One of these observer provider company’s main shareholder and president is Andy Rosenberg, who is the former regional administrator for the Northeast regional office, now known as the Greater Atlantic Regional Fisheries Office. Rosenberg served for five years in that position before leaving in 2000. While there he championed increasing observer coverage in all fisheries, and after leaving, he continued doing so using his previous position’s prestige to influence NMFS’ observer policy. After the required federal employee time lapse, he then heavily invested in MRAG and has helped turn it into the largest observer provider on the East Coast, with 70 percent of the contracted employees. A congressional investigation into this seemingly cozy relationship between a high-ranking former NMFS employee, his company and the agency that awards the observer contracts is long overdue.

There is an answer to the observer problem that would save millions of dollars, but might upset Mr.

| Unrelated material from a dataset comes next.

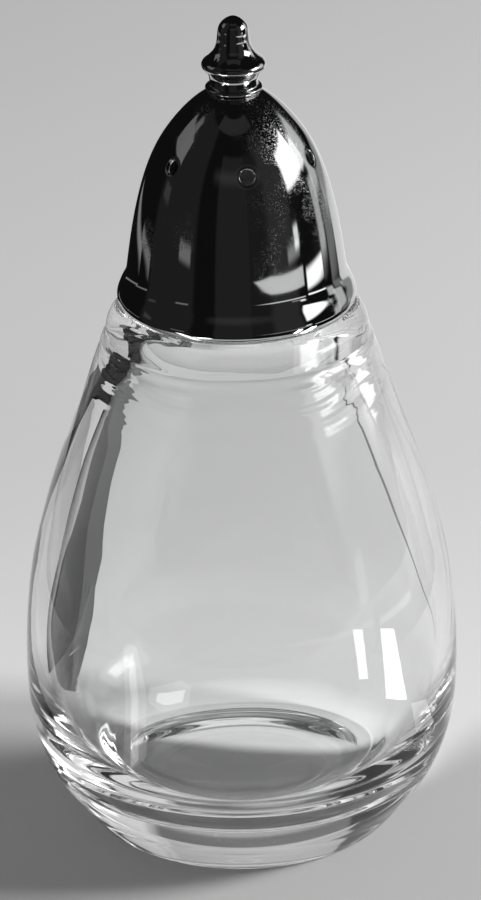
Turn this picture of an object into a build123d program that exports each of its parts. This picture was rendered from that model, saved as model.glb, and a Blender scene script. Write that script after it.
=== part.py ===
from build123d import *
import math
import os

# A clear glass condiment shaker: a pear-shaped glass jar with a screw neck, and a
# polished dome lid with six pour holes and a turned finial. Millimetres, +Z up,
# origin at the centre of the foot, on the surface that the jar stands on.
# The front of the object looks along -Y.

# ---------------------------------------------------------------- driving sizes
total_height = 110.0          # table to the tip of the finial

# glass jar
foot_ring_in, foot_ring_out = 17.6, 20.2      # flat ring that touches the table
punt_rise = 1.5                               # hollow under the base, at the axis
belly_radius = 28.4
shoulder_top = 71.2                           # ledge that the lid's rim hangs over
neck_radius = 10.5                            # plain outside of the screw neck
thread_radius = 11.6                          # outside of the glass thread
mouth_radius = 8.3                            # clear bore of the neck
lip_top = 81.2
floor_z = 6.2                                 # inside floor, at the axis

# screw thread, right-handed, one start
pitch = 3.175
male_turns = 1.5
male_z0 = 74.25                               # centre of the glass ridge at angle 0
male_crest_half, male_base_half = 0.45, 0.95
female_root_radius = 11.85
female_crest_radius = 10.9
female_turns = 1.25
female_drop = 1.19                            # the collar's ridge runs this far under the glass one
female_crest_half = 0.30

# dome shell
wall = 0.6
rim_bottom = 71.95
rim_lip_radius = 12.1
bead_radius = 15.25
crown_z = 100.4
crown_hole_radius = 1.4

# pour holes
hole_radius = 1.0
hole_count = 6
hole_ring_z = 92.45
hole_ring_radius = 10.13
hole_normal_elevation = 28.5                  # how far the holes point above the horizontal
hole_first_azimuth = 8.9                      # degrees from the front (-Y) towards +X

# thread collar and liner
collar_top = 83.2
collar_bottom = rim_bottom + wall               # it stands on the curled rim
collar_outer = 13.15
collar_flange_radius = 9.2
liner_bottom, liner_top = lip_top, 82.0
liner_in, liner_out = 8.9, 11.7

# finial and its fixing
finial_bore_radius = 1.27
screw_radius = 1.25
screw_end = 105.0
washer_radius, washer_hole, washer_thickness = 2.9, 1.35, 0.5
head_radius, head_height = 2.2, 1.4
slot_width, slot_depth = 0.6, 0.7

os.makedirs("parts", exist_ok=True)


def P(r, z):
    """A point of a profile, in the XZ plane."""
    return (r, 0.0, z)


def lathe(*edges):
    """Turns a closed profile, given edge by edge in the XZ plane, about the Z axis."""
    wire = Wire(list(edges))
    return revolve(make_face(wire.edges()), Axis.Z, 360)


def line(a, b):
    return Edge.make_line(P(*a), P(*b))


def arc(a, m, b):
    return Edge.make_three_point_arc(P(*a), P(*m), P(*b))


def arcs(points):
    """Arcs through a run of points, each through three of them, so there is an odd number."""
    return [arc(*points[i:i + 3]) for i in range(0, len(points) - 2, 2)]


# ---------------------------------------------------------------- helical ridges
def ridge(z0, turns, base_r, crest_r, base_half, crest_half, sink_r, fade_deg, phase=0.0, step=11.25):
    """A ridge along a right-handed helix, of trapezium section, that sinks into its
    wall at both ends. base_r is buried in the wall; sink_r is the crest's radius at
    the two ends, also buried."""
    total = 360.0 * turns
    count = int(round(total / step))
    sections = []
    for i in range(count + 1):
        a = total * i / count
        t = min(1.0, a / fade_deg, (total - a) / fade_deg)
        top = sink_r + (crest_r - sink_r) * t
        z = z0 + pitch * a / 360.0
        section = [
            (base_r, z - base_half),
            (top, z - crest_half),
            (top, z + crest_half),
            (base_r, z + base_half),
        ]
        c, s = math.cos(math.radians(a + phase)), math.sin(math.radians(a + phase))
        sections.append(
            Wire.make_polygon([(r * c, r * s, h) for r, h in section], close=True)
        )
    return Solid.make_loft(sections, ruled=True)


flank = (male_base_half - male_crest_half) / (thread_radius - neck_radius)

# ---------------------------------------------------------------- glass jar
# outside, from the foot up to the shoulder
outer = [
    line((foot_ring_in, 0), (foot_ring_out, 0)),
    arc((foot_ring_out, 0), (20.62, 0.14), (20.95, 0.55)),
    *arcs([
        (20.95, 0.55), (22.2, 2.2), (23.5, 4.05), (24.75, 5.7), (25.85, 7.5),
        (26.8, 9.8), (27.5, 12.1), (28.02, 14.6), (28.32, 17.6), (belly_radius, 21.2),
        (28.3, 25.4), (27.9, 30.4), (27.1, 36.0), (25.75, 41.6), (24.15, 47.2),
        (22.25, 52.8), (20.3, 58.4), (18.55, 63.6), (17.55, 66.5),
    ]),
    # a small moulded step, then the rounded shoulder ring
    arc((17.55, 66.5), (17.08, 67.45), (16.82, 68.6)),
    arc((16.82, 68.6), (16.2, 70.3), (14.6, shoulder_top)),
    line((14.6, shoulder_top), (11.6, shoulder_top)),
    arc((11.6, shoulder_top), (10.82, 71.52), (neck_radius, 72.3)),
    line((neck_radius, 72.3), (neck_radius, 80.5)),
    arc((neck_radius, 80.5), (10.295, 80.995), (9.8, lip_top)),
    line((9.8, lip_top), (8.9, lip_top)),
    arc((8.9, lip_top), (8.476, 81.024), (mouth_radius, 80.6)),
]
inner = [
    line((mouth_radius, 80.6), (mouth_radius, 73.5)),
    *arcs([
        (mouth_radius, 73.5), (8.7, 71.1), (9.9, 69.3), (11.6, 67.1), (13.4, 64.2), (15.3, 60.2),
        (17.6, 54.6), (19.8, 49.0), (22.0, 42.8), (23.8, 36.4), (25.0, 30.0),
        (25.5, 24.5), (25.35, 19.5), (24.5, 15.2), (22.6, 11.4), (19.6, 8.6),
        (15.6, 7.0), (11.0, 6.4), (5.5, floor_z),
    ]),
    line((5.5, floor_z), (0.0, floor_z)),
    line((0.0, floor_z), (0.0, punt_rise)),
    line((0.0, punt_rise), (8.0, punt_rise)),
    arc((8.0, punt_rise), (13.5, 0.95), (foot_ring_in, 0.0)),
]
jar = lathe(*outer, *inner)
glass_ridge = ridge(
    male_z0, male_turns, neck_radius - 0.35, thread_radius,
    male_base_half + 0.35 * flank, male_crest_half, neck_radius - 0.25, 33.75,
)
jar = jar + glass_ridge
export_step(jar, "parts/glass_jar.step")

# ---------------------------------------------------------------- dome shell
dome_points = [
    (3.3, crown_z), (4.6, 99.46), (6.2, 98.0), (7.3, 96.78), (8.3, 95.5),
    (9.9, 92.98), (11.0, 90.5), (11.95, 87.64), (12.7, 84.45), (13.3, 81.24), (13.7, 78.65),
    (13.86, 77.5), (13.98, 76.6),
]
flare_points = [
    (13.98, 76.6), (14.2, 75.82), (14.65, 74.87), (15.03, 74.05), (bead_radius, 73.25),
    (15.06, 72.4), (14.35, rim_bottom),
]


def inward(points, first, last):
    """The same run of points, moved in by the wall's thickness. The two ends are given."""
    moved = [first]
    for before, here, after in zip(points, points[1:], points[2:]):
        dr, dz = after[0] - before[0], after[1] - before[1]
        size = math.hypot(dr, dz)
        moved.append((here[0] + wall * dz / size, here[1] - wall * dr / size))
    return moved + [last]


waist_in = (13.98 - wall, 76.55)
dome_in = inward(dome_points, (3.1, crown_z - wall), waist_in)
flare_in = inward(flare_points, waist_in, (14.35, rim_bottom + wall))
shell = lathe(
    line((crown_hole_radius, crown_z), (3.3, crown_z)),
    *arcs(dome_points),
    *arcs(flare_points),
    line((14.35, rim_bottom), (rim_lip_radius + 0.2, rim_bottom)),
    arc((rim_lip_radius + 0.2, rim_bottom), (rim_lip_radius, rim_bottom + wall / 2),
        (rim_lip_radius + 0.2, rim_bottom + wall)),
    line((rim_lip_radius + 0.2, rim_bottom + wall), (14.35, rim_bottom + wall)),
    *arcs(list(reversed(flare_in))),
    *arcs(list(reversed(dome_in))),
    line((3.1, crown_z - wall), (crown_hole_radius, crown_z - wall)),
    line((crown_hole_radius, crown_z - wall), (crown_hole_radius, crown_z)),
)
# the pour holes are pierced square to the wall
for k in range(hole_count):
    a = math.radians(hole_first_azimuth + 360.0 * k / hole_count)
    tilt = math.radians(hole_normal_elevation)
    out = Vector(math.cos(tilt) * math.sin(a), -math.cos(tilt) * math.cos(a), math.sin(tilt))
    point = Vector(hole_ring_radius * math.sin(a), -hole_ring_radius * math.cos(a), hole_ring_z)
    shell = shell - Solid.make_cylinder(hole_radius, 4.0, Plane(origin=point - out * 2.0, z_dir=out))
export_step(shell, "parts/dome_shell.step")

# ---------------------------------------------------------------- thread collar
collar = lathe(
    line((female_root_radius + 0.4, collar_bottom), (collar_outer, collar_bottom)),
    line((collar_outer, collar_bottom), (collar_outer, 77.0)),
    line((collar_outer, 77.0), (12.28, collar_top)),
    line((12.28, collar_top), (collar_flange_radius, collar_top)),
    line((collar_flange_radius, collar_top), (collar_flange_radius, liner_top)),
    line((collar_flange_radius, liner_top), (female_root_radius, liner_top)),
    line((female_root_radius, liner_top), (female_root_radius, collar_bottom + 0.4)),
    line((female_root_radius, collar_bottom + 0.4), (female_root_radius + 0.4, collar_bottom)),
)
collar_ridge = ridge(
    male_z0 - female_drop + 0.25 * pitch, female_turns, female_root_radius + 0.3, female_crest_radius,
    female_crest_half + (female_root_radius + 0.3 - female_crest_radius) * flank,
    female_crest_half, female_root_radius + 0.12, 40, phase=90.0,
)
collar = collar + collar_ridge
export_step(collar, "parts/thread_collar.step")

# ---------------------------------------------------------------- liner ring
liner = lathe(
    line((liner_in, liner_bottom), (liner_out, liner_bottom)),
    line((liner_out, liner_bottom), (liner_out, liner_top)),
    line((liner_out, liner_top), (liner_in, liner_top)),
    line((liner_in, liner_top), (liner_in, liner_bottom)),
)
export_step(liner, "parts/liner_ring.step")

# ---------------------------------------------------------------- finial
# the tip is a cap of a sphere centred on the axis
cap_r, cap_h = 1.1, 0.46
ball = (cap_r ** 2 + cap_h ** 2) / (2 * cap_h)
half = math.asin(cap_r / ball) / 2
cap_mid = (ball * math.sin(half), total_height - ball + ball * math.cos(half))
finial = lathe(
    line((finial_bore_radius, crown_z), (3.3, crown_z)),
    arc((3.3, crown_z), (3.62, 100.7), (3.3, 101.0)),
    line((3.3, 101.0), (3.04, 101.15)),
    line((3.04, 101.15), (3.04, 101.7)),
    arc((3.04, 101.7), (3.16, 102.35), (3.55, 102.95)),
    arc((3.55, 102.95), (4.03, 103.75), (3.55, 104.42)),
    arc((3.55, 104.42), (2.62, 105.35), (2.12, 106.5)),
    arc((2.12, 106.5), (2.0, 107.45), (1.94, 108.15)),
    arc((1.94, 108.15), (1.68, 108.95), (cap_r, total_height - cap_h)),
    arc((cap_r, total_height - cap_h), cap_mid, (0.0, total_height)),
    line((0.0, total_height), (0.0, 105.9)),
    line((0.0, 105.9), (finial_bore_radius, 105.3)),
    line((finial_bore_radius, 105.3), (finial_bore_radius, crown_z)),
)
export_step(finial, "parts/finial.step")

# ---------------------------------------------------------------- washer and screw
washer_top = crown_z - wall
washer = lathe(
    line((washer_hole, washer_top - washer_thickness), (washer_radius, washer_top - washer_thickness)),
    line((washer_radius, washer_top - washer_thickness), (washer_radius, washer_top)),
    line((washer_radius, washer_top), (washer_hole, washer_top)),
    line((washer_hole, washer_top), (washer_hole, washer_top - washer_thickness)),
)
export_step(washer, "parts/finial_washer.step")

head_top = washer_top - washer_thickness
head_bottom = head_top - head_height
screw = lathe(
    line((0, head_bottom), (1.3, head_bottom)),
    arc((1.3, head_bottom), (1.95, head_bottom + 0.35), (head_radius, head_bottom + 0.9)),
    line((head_radius, head_bottom + 0.9), (head_radius, head_top)),
    line((head_radius, head_top), (screw_radius, head_top)),
    line((screw_radius, head_top), (screw_radius, screw_end - 0.4)),
    line((screw_radius, screw_end - 0.4), (screw_radius - 0.4, screw_end)),
    line((screw_radius - 0.4, screw_end), (0, screw_end)),
    line((0, screw_end), (0, head_bottom)),
)
screw = screw - Pos(0, 0, head_bottom + slot_depth / 2) * Box(6.0, slot_width, slot_depth)
export_step(screw, "parts/finial_screw.step")

for label, part in (("glass_jar", jar), ("dome_shell", shell), ("thread_collar", collar),
                    ("liner_ring", liner), ("finial", finial), ("finial_washer", washer),
                    ("finial_screw", screw)):
    print(label, "solids", len(part.solids()), "volume", round(part.volume, 1), "valid", part.is_valid)
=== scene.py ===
import math

import bpy
import numpy as np
from mathutils import Matrix, Vector


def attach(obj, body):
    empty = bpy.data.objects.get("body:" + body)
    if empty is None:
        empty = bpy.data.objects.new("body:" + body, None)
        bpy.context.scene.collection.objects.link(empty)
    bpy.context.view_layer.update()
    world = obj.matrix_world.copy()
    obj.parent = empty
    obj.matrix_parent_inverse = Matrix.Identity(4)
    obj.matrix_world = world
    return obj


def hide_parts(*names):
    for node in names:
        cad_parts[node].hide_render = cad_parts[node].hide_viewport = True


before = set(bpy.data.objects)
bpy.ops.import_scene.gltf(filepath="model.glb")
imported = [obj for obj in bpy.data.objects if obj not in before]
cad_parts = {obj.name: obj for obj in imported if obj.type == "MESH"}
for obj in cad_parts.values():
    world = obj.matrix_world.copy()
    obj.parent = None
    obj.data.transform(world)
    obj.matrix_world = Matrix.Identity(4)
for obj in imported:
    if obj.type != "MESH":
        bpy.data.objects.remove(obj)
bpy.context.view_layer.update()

MM = 0.001
PITCH = 3.175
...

Rosenberg’s gravy train. NOAA should contract working fishing vessels to have an observer onboard for all fishing trips. I think 10 to 12 boats that engage in various fisheries on the East Coast would provide adequate coverage. The boat would be paid $500 per fishing day, and the observer would act as an extra crewman, helping sort the catch, ice fish, unload, etc., while also documenting catch. He would be paid on a half share basis, by the boat, and $150 by the observer program. The boat would be required to provide his insurance coverage as an independent contractor and crewman, while the vessel would engage in all the different fisheries that it has permits for, abiding by all state and federal regulations, quotas and trip limits.